Voice-over 2: Want to save some cool cash? The simplest way is also the cheapest: your filters, both inside and outside. Make it a habit to change, clean and/or change these things every month. That alone can reduce your bill by 10 percent.

Voice-over 3: The next place to cut costs are your windows and doors. Air loss can blow 15 to 25 percent of your energy budget. And the solution is cheap: weather-stripping and caulk.

Voice-over 4: A good ceiling fan can also save you serious money. A fan will allow you to set you set your thermostat at 78 degrees and make it feel like 72 degrees. Not bad considering it only costs about 15 cents to run for every 10 hours it's on.

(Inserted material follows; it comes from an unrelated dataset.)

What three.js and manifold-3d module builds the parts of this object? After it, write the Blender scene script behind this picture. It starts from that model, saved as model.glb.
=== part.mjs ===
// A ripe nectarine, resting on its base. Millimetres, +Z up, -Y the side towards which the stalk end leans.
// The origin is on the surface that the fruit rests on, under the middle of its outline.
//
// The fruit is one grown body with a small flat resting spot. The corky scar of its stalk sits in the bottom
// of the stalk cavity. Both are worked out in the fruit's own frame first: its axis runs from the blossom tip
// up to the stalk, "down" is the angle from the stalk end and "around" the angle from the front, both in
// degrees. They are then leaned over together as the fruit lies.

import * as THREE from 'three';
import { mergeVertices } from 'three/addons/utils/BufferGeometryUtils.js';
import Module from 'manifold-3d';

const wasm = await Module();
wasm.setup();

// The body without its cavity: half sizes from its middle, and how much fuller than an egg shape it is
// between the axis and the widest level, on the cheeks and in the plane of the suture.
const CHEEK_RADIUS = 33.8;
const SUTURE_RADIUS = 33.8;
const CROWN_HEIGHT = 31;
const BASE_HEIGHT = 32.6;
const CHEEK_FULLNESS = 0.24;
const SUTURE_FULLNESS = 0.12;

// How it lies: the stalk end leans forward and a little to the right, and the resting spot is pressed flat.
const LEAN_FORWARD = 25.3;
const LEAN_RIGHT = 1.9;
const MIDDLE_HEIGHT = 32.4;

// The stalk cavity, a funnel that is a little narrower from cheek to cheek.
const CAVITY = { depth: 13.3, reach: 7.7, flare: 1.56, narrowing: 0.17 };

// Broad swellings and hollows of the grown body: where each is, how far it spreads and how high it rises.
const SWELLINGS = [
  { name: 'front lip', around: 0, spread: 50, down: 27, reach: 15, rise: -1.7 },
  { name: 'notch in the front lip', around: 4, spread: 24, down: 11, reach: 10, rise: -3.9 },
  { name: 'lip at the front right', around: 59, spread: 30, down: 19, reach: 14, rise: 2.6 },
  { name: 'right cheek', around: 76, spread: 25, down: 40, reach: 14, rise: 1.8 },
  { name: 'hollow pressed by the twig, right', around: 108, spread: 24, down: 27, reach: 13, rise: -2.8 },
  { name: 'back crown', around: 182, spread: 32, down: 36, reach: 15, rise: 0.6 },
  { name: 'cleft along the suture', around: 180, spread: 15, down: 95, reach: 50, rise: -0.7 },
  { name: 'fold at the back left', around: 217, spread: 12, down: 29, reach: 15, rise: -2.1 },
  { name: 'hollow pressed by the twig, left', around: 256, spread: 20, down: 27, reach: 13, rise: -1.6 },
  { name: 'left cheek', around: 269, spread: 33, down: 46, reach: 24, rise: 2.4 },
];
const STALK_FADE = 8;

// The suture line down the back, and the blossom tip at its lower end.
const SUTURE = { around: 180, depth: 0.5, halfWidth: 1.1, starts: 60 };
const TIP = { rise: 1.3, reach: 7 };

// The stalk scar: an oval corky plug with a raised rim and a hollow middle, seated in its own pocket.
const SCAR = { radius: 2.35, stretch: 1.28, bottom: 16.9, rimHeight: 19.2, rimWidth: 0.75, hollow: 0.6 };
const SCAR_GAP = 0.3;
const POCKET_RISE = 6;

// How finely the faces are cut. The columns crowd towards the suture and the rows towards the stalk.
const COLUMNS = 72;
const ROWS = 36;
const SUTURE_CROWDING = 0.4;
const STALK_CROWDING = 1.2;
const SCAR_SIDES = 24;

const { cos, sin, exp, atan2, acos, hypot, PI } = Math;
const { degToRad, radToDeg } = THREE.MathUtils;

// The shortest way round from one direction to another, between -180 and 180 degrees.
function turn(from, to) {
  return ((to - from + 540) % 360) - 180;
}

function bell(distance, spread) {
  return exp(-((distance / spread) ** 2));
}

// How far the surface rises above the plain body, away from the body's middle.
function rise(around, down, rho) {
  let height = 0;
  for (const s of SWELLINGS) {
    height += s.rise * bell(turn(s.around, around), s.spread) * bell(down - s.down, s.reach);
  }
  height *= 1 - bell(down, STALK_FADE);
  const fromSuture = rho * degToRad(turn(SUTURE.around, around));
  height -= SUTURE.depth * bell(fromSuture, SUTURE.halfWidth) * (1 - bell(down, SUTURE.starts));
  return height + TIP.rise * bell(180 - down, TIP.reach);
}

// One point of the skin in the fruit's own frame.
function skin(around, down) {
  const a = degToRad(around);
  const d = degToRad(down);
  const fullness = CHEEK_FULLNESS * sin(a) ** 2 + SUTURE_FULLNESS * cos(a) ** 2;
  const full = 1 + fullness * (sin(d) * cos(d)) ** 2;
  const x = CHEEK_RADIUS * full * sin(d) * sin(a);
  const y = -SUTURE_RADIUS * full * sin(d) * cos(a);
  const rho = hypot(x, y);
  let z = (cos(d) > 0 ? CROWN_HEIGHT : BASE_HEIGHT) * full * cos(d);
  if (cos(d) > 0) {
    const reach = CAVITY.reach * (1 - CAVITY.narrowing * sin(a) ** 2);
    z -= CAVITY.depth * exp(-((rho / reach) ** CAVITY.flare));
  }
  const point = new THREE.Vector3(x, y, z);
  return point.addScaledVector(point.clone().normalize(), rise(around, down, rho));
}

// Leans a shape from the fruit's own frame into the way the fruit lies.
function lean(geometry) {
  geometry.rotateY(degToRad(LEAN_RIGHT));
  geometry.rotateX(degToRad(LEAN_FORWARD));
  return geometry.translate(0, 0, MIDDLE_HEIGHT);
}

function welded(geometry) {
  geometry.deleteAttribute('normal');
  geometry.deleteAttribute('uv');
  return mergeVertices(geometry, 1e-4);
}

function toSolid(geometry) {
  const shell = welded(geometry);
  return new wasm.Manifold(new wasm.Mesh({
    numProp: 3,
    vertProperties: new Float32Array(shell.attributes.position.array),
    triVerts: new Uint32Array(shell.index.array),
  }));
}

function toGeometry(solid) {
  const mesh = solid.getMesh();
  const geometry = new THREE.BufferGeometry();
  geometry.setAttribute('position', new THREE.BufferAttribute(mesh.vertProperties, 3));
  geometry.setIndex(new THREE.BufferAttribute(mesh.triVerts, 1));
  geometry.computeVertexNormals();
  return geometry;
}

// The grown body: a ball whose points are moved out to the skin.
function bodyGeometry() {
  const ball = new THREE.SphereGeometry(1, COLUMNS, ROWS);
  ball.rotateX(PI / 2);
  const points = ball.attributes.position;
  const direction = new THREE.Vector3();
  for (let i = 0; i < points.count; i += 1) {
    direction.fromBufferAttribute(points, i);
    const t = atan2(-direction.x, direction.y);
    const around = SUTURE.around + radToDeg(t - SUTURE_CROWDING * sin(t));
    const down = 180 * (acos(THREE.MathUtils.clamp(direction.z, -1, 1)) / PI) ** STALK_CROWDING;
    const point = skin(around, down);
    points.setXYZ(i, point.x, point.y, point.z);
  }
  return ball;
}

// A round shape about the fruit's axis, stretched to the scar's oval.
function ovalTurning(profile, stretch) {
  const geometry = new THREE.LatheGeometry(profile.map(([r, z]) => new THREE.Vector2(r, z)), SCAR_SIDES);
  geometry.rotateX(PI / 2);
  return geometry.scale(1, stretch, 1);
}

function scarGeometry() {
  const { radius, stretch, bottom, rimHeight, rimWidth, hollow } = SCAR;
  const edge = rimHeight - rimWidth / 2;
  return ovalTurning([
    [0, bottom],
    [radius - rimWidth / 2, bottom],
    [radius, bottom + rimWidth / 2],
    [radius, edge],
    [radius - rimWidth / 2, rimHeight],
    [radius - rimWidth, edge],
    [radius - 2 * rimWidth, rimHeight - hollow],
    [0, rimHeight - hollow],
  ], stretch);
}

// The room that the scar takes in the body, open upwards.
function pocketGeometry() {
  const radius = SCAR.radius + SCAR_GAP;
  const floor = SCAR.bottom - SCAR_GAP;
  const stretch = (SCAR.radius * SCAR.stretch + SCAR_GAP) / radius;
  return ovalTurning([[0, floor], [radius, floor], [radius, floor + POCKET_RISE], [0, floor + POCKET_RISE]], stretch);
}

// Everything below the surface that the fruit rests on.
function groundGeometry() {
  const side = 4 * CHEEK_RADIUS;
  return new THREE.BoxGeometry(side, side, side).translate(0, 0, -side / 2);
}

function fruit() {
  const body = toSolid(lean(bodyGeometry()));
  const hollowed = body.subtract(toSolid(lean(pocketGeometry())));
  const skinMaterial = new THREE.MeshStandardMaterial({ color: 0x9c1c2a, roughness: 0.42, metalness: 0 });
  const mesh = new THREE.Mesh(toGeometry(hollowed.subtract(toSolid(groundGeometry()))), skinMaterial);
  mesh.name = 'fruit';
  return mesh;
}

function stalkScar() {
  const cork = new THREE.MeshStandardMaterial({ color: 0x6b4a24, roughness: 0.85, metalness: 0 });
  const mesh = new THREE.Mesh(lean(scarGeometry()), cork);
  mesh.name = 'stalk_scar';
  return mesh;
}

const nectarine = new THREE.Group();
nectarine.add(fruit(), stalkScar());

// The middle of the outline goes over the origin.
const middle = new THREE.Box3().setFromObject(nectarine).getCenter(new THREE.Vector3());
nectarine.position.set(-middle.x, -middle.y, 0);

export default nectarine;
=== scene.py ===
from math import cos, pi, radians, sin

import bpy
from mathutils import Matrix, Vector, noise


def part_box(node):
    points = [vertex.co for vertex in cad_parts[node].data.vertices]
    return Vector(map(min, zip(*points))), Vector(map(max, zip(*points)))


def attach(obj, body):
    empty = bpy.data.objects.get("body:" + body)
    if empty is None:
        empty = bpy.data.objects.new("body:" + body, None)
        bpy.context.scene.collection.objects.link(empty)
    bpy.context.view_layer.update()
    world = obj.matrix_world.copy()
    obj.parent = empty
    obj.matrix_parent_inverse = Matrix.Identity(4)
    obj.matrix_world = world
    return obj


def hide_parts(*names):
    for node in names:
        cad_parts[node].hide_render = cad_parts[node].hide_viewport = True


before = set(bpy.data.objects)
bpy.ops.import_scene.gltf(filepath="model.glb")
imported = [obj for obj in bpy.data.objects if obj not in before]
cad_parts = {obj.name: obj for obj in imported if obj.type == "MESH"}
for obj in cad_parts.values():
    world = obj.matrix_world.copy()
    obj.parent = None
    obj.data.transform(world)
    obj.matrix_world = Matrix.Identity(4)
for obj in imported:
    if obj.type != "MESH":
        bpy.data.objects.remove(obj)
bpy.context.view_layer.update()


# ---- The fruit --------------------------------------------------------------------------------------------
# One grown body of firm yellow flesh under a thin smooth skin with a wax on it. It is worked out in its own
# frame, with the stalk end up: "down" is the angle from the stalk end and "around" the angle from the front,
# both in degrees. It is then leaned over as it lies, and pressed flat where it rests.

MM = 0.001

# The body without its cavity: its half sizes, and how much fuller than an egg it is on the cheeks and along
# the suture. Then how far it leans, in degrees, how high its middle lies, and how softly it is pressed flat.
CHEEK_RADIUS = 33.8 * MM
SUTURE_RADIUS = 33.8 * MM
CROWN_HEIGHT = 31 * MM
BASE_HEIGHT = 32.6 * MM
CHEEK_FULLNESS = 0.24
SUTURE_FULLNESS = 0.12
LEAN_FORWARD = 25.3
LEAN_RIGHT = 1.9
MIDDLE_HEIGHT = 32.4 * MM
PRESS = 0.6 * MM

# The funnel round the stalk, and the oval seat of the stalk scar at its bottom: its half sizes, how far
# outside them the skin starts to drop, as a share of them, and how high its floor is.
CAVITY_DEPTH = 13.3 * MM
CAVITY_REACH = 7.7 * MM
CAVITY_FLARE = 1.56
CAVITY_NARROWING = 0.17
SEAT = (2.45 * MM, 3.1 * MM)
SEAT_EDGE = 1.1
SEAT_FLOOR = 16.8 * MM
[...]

Voice-over 5: The thermostat. Now here's a place you can really save some cool cash because every time you raise this thing one degree, you save 3 percent. So especially while you're away, raise it five degrees and cut your bill by 15 percent.

Voice-over 6: Also, do you close the vents in rooms that you're not using? Well, don't. Closing more than 10 percent of your vents can create an air pressure imbalance that will reduce your air conditioner's efficiency. So if you've got central air, let it flow.

Standup: One more tip for staying cool this summer: Avoid appliances that create heat in the hottest part of the day. So when it's hot outside, make some lemonade and lay on the sofa. For Bankrate.com, I'm Kristin Arnold.